[What is needed] Would you copy out the whole listing exactly as given?

[Given information]
--*--
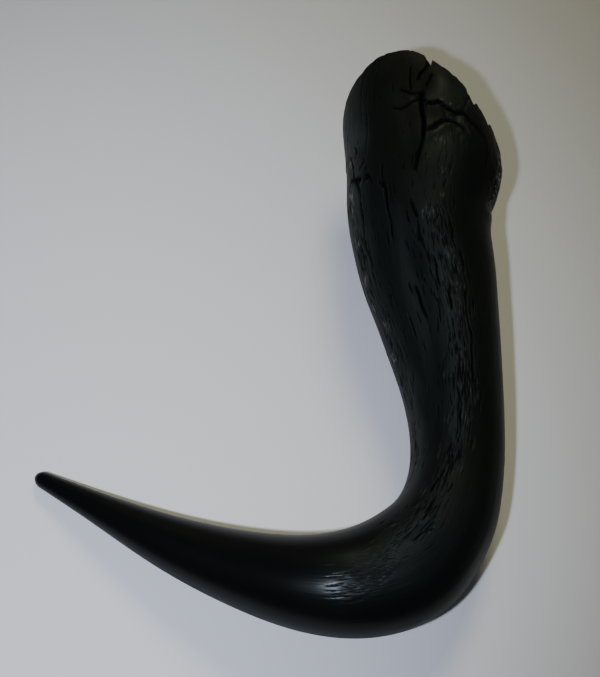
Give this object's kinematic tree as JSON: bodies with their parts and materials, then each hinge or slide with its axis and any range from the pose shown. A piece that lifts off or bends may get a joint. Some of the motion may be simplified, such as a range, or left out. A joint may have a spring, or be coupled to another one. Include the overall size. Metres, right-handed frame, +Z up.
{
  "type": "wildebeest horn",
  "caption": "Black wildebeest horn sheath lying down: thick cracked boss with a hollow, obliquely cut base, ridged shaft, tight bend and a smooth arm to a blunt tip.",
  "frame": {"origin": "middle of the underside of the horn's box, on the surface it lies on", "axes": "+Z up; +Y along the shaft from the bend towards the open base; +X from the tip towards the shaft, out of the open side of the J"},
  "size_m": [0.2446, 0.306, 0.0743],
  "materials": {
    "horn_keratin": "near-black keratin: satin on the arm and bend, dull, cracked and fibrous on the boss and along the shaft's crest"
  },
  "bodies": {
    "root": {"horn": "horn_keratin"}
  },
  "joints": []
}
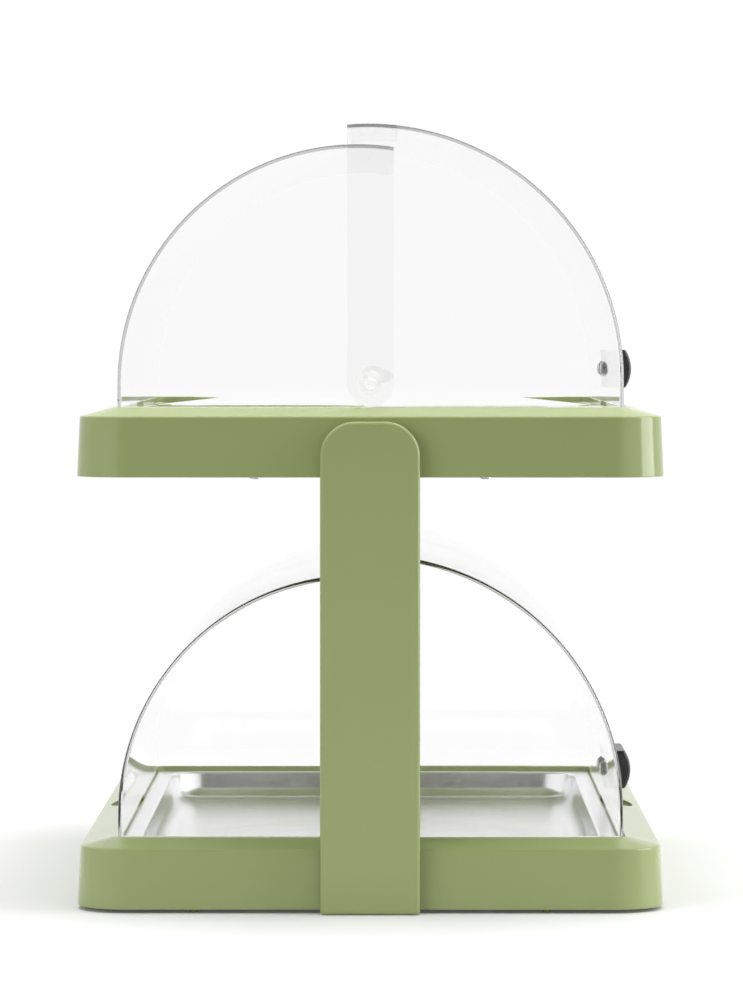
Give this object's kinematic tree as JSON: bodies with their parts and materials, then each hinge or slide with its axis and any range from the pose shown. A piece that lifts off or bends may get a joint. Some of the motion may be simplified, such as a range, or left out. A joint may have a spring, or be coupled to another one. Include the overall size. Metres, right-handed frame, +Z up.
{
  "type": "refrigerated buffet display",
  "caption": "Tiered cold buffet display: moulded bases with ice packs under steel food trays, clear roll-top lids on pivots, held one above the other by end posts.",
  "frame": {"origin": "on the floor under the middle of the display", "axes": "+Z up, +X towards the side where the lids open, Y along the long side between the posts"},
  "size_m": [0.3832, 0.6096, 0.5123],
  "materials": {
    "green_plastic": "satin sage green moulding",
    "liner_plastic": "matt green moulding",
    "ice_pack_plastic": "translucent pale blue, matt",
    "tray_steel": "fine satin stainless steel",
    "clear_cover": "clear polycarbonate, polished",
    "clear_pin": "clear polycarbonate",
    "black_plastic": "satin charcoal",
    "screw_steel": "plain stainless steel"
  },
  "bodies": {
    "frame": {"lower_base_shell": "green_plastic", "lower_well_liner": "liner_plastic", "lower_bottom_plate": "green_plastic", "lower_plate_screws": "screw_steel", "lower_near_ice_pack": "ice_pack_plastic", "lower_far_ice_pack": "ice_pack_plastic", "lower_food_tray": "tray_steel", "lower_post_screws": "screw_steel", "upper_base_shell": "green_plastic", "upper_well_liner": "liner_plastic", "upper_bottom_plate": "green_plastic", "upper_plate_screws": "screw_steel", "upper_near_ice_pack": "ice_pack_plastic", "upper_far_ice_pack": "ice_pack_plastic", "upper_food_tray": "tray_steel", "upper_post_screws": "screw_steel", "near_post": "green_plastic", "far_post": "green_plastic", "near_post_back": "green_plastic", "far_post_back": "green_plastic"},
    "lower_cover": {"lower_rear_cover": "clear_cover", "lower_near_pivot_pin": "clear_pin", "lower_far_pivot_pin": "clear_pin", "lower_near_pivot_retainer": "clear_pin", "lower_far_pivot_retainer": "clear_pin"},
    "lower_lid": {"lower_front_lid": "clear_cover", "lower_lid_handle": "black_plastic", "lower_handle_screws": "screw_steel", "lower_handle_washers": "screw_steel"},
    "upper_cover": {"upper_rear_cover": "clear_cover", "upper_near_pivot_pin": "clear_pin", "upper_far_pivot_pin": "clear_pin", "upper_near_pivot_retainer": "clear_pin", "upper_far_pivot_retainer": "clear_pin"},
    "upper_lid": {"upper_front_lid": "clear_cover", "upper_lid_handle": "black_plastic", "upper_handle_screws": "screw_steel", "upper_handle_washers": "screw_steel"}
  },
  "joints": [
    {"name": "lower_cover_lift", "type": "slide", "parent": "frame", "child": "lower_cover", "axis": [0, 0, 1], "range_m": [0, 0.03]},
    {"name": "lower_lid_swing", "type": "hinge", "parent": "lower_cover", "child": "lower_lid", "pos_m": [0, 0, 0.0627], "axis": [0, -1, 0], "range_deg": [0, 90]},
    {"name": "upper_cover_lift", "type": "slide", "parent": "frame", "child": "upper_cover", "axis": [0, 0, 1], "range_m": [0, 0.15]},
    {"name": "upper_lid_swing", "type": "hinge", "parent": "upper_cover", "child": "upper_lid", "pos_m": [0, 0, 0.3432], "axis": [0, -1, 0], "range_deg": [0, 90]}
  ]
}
--*--
[Answer to the exercise]
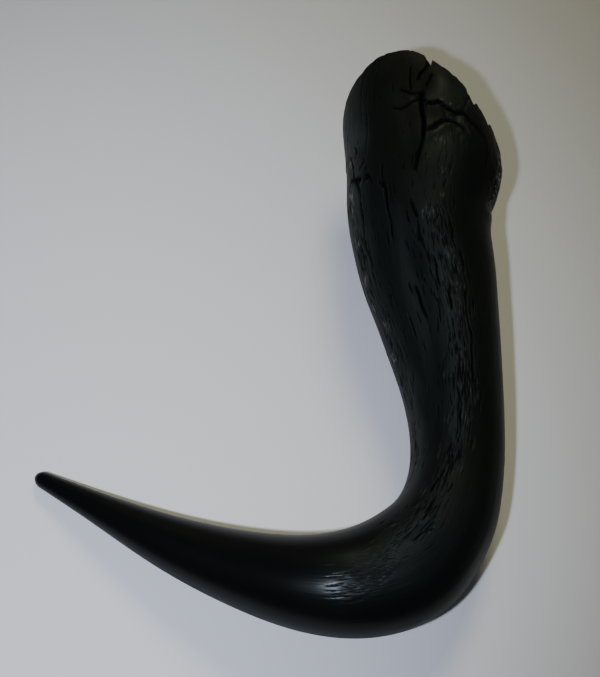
Give this object's kinematic tree as JSON: bodies with their parts and materials, then each hinge or slide with its axis and any range from the pose shown. A piece that lifts off or bends may get a joint. Some of the motion may be simplified, such as a range, or left out. A joint may have a spring, or be coupled to another one. Include the overall size. Metres, right-handed frame, +Z up.
{
  "type": "wildebeest horn",
  "caption": "Black wildebeest horn sheath lying down: thick cracked boss with a hollow, obliquely cut base, ridged shaft, tight bend and a smooth arm to a blunt tip.",
  "frame": {"origin": "middle of the underside of the horn's box, on the surface it lies on", "axes": "+Z up; +Y along the shaft from the bend towards the open base; +X from the tip towards the shaft, out of the open side of the J"},
  "size_m": [0.2446, 0.306, 0.0743],
  "materials": {
    "horn_keratin": "near-black keratin: satin on the arm and bend, dull, cracked and fibrous on the boss and along the shaft's crest"
  },
  "bodies": {
    "root": {"horn": "horn_keratin"}
  },
  "joints": []
}
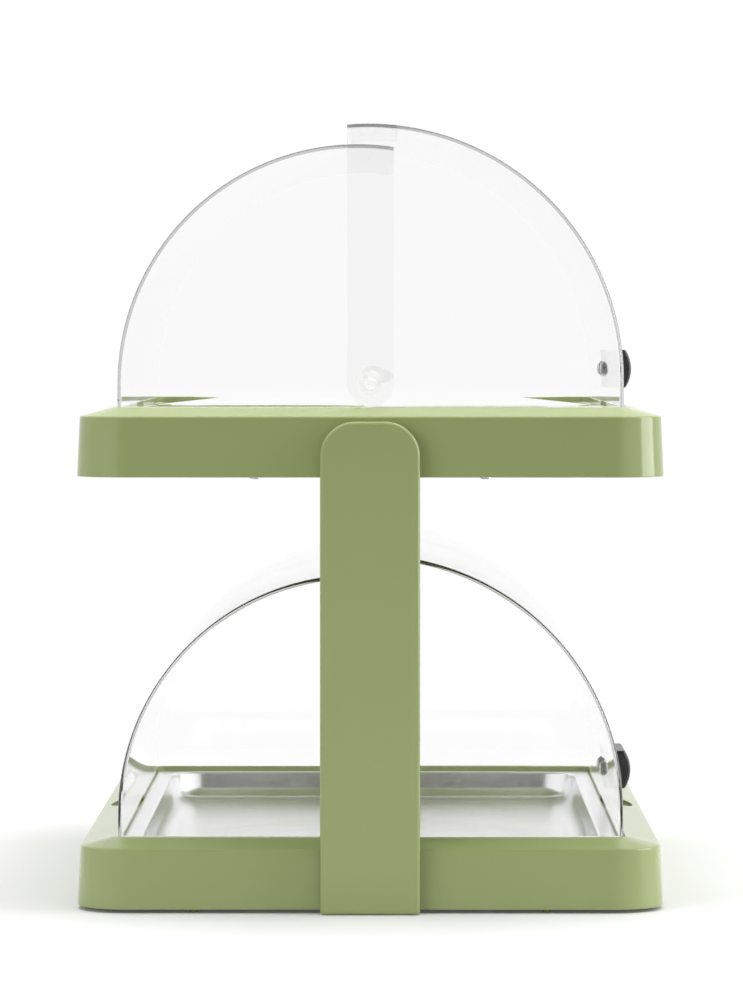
Give this object's kinematic tree as JSON: bodies with their parts and materials, then each hinge or slide with its axis and any range from the pose shown. A piece that lifts off or bends may get a joint. Some of the motion may be simplified, such as a range, or left out. A joint may have a spring, or be coupled to another one. Include the overall size. Metres, right-handed frame, +Z up.
{
  "type": "refrigerated buffet display",
  "caption": "Tiered cold buffet display: moulded bases with ice packs under steel food trays, clear roll-top lids on pivots, held one above the other by end posts.",
  "frame": {"origin": "on the floor under the middle of the display", "axes": "+Z up, +X towards the side where the lids open, Y along the long side between the posts"},
  "size_m": [0.3832, 0.6096, 0.5123],
  "materials": {
    "green_plastic": "satin sage green moulding",
    "liner_plastic": "matt green moulding",
    "ice_pack_plastic": "translucent pale blue, matt",
    "tray_steel": "fine satin stainless steel",
    "clear_cover": "clear polycarbonate, polished",
    "clear_pin": "clear polycarbonate",
    "black_plastic": "satin charcoal",
    "screw_steel": "plain stainless steel"
  },
  "bodies": {
    "frame": {"lower_base_shell": "green_plastic", "lower_well_liner": "liner_plastic", "lower_bottom_plate": "green_plastic", "lower_plate_screws": "screw_steel", "lower_near_ice_pack": "ice_pack_plastic", "lower_far_ice_pack": "ice_pack_plastic", "lower_food_tray": "tray_steel", "lower_post_screws": "screw_steel", "upper_base_shell": "green_plastic", "upper_well_liner": "liner_plastic", "upper_bottom_plate": "green_plastic", "upper_plate_screws": "screw_steel", "upper_near_ice_pack": "ice_pack_plastic", "upper_far_ice_pack": "ice_pack_plastic", "upper_food_tray": "tray_steel", "upper_post_screws": "screw_steel", "near_post": "green_plastic", "far_post": "green_plastic", "near_post_back": "green_plastic", "far_post_back": "green_plastic"},
    "lower_cover": {"lower_rear_cover": "clear_cover", "lower_near_pivot_pin": "clear_pin", "lower_far_pivot_pin": "clear_pin", "lower_near_pivot_retainer": "clear_pin", "lower_far_pivot_retainer": "clear_pin"},
    "lower_lid": {"lower_front_lid": "clear_cover", "lower_lid_handle": "black_plastic", "lower_handle_screws": "screw_steel", "lower_handle_washers": "screw_steel"},
    "upper_cover": {"upper_rear_cover": "clear_cover", "upper_near_pivot_pin": "clear_pin", "upper_far_pivot_pin": "clear_pin", "upper_near_pivot_retainer": "clear_pin", "upper_far_pivot_retainer": "clear_pin"},
    "upper_lid": {"upper_front_lid": "clear_cover", "upper_lid_handle": "black_plastic", "upper_handle_screws": "screw_steel", "upper_handle_washers": "screw_steel"}
  },
  "joints": [
    {"name": "lower_cover_lift", "type": "slide", "parent": "frame", "child": "lower_cover", "axis": [0, 0, 1], "range_m": [0, 0.03]},
    {"name": "lower_lid_swing", "type": "hinge", "parent": "lower_cover", "child": "lower_lid", "pos_m": [0, 0, 0.0627], "axis": [0, -1, 0], "range_deg": [0, 90]},
    {"name": "upper_cover_lift", "type": "slide", "parent": "frame", "child": "upper_cover", "axis": [0, 0, 1], "range_m": [0, 0.15]},
    {"name": "upper_lid_swing", "type": "hinge", "parent": "upper_cover", "child": "upper_lid", "pos_m": [0, 0, 0.3432], "axis": [0, -1, 0], "range_deg": [0, 90]}
  ]
}